» Exercise task: Repeat exactly the lines of the entries below from the one with "What three.js and" through the one with "const smallestStep = 0.06;", both ends included, and nothing else.

» Record extracts:
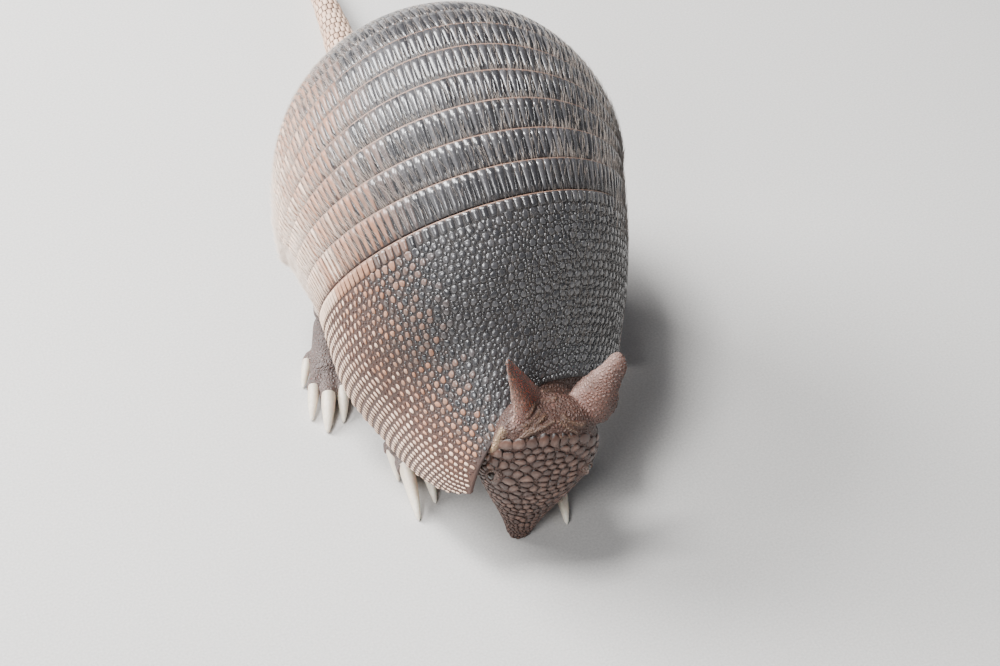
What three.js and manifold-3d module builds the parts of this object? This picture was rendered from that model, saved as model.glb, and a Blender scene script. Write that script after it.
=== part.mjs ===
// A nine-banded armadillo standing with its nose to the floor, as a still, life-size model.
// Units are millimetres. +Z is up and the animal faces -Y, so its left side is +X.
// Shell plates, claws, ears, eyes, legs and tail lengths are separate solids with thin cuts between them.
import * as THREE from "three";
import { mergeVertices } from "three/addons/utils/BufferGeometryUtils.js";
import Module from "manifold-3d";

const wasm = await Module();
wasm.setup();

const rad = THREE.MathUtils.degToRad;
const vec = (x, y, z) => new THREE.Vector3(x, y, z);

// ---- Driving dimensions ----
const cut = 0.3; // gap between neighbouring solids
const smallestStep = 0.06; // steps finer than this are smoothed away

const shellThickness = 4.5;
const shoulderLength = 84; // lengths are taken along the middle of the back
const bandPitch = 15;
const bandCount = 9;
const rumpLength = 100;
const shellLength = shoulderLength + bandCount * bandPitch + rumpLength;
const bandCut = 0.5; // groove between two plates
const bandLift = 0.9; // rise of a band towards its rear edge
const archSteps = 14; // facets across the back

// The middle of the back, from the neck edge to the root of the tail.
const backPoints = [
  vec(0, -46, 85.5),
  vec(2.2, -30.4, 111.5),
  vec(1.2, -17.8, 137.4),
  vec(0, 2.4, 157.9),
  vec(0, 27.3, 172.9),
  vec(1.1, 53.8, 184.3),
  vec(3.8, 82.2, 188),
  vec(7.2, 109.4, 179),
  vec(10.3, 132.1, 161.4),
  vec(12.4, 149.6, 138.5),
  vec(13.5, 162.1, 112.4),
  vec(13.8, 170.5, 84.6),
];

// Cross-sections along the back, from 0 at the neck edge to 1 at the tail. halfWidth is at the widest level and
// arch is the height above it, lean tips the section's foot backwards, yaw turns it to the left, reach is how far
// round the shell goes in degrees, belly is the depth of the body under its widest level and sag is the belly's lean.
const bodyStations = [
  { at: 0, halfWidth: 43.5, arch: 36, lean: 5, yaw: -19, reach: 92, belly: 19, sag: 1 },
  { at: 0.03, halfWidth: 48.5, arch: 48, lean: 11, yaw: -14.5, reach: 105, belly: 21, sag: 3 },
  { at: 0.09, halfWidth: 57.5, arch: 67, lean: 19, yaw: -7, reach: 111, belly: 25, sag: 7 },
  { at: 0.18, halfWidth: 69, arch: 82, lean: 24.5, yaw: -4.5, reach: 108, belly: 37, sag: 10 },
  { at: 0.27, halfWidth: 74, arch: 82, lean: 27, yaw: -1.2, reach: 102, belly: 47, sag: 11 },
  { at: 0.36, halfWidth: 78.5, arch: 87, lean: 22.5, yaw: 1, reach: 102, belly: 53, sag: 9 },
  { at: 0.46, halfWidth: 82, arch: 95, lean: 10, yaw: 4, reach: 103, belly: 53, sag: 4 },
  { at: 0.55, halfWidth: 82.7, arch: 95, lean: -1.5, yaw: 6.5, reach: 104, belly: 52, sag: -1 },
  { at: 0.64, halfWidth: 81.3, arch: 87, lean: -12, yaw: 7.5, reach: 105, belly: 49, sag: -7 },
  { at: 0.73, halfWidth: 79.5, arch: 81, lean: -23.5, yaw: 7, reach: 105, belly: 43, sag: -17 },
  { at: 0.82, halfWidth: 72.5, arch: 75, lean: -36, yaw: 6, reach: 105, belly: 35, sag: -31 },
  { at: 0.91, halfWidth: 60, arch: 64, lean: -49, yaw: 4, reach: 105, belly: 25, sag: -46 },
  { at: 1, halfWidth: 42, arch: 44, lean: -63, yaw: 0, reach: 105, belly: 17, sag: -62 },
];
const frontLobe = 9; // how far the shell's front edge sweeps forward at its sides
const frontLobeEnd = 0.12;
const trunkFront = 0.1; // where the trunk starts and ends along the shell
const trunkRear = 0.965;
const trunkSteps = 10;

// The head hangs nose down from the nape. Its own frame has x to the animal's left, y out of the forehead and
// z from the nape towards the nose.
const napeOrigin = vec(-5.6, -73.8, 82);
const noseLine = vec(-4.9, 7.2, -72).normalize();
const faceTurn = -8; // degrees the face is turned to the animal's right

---

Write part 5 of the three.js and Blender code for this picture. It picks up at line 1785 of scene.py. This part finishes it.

» Exercise result:
What three.js and manifold-3d module builds the parts of this object? This picture was rendered from that model, saved as model.glb, and a Blender scene script. Write that script after it.
=== part.mjs ===
// A nine-banded armadillo standing with its nose to the floor, as a still, life-size model.
// Units are millimetres. +Z is up and the animal faces -Y, so its left side is +X.
// Shell plates, claws, ears, eyes, legs and tail lengths are separate solids with thin cuts between them.
import * as THREE from "three";
import { mergeVertices } from "three/addons/utils/BufferGeometryUtils.js";
import Module from "manifold-3d";

const wasm = await Module();
wasm.setup();

const rad = THREE.MathUtils.degToRad;
const vec = (x, y, z) => new THREE.Vector3(x, y, z);

// ---- Driving dimensions ----
const cut = 0.3; // gap between neighbouring solids
const smallestStep = 0.06; // steps finer than this are smoothed away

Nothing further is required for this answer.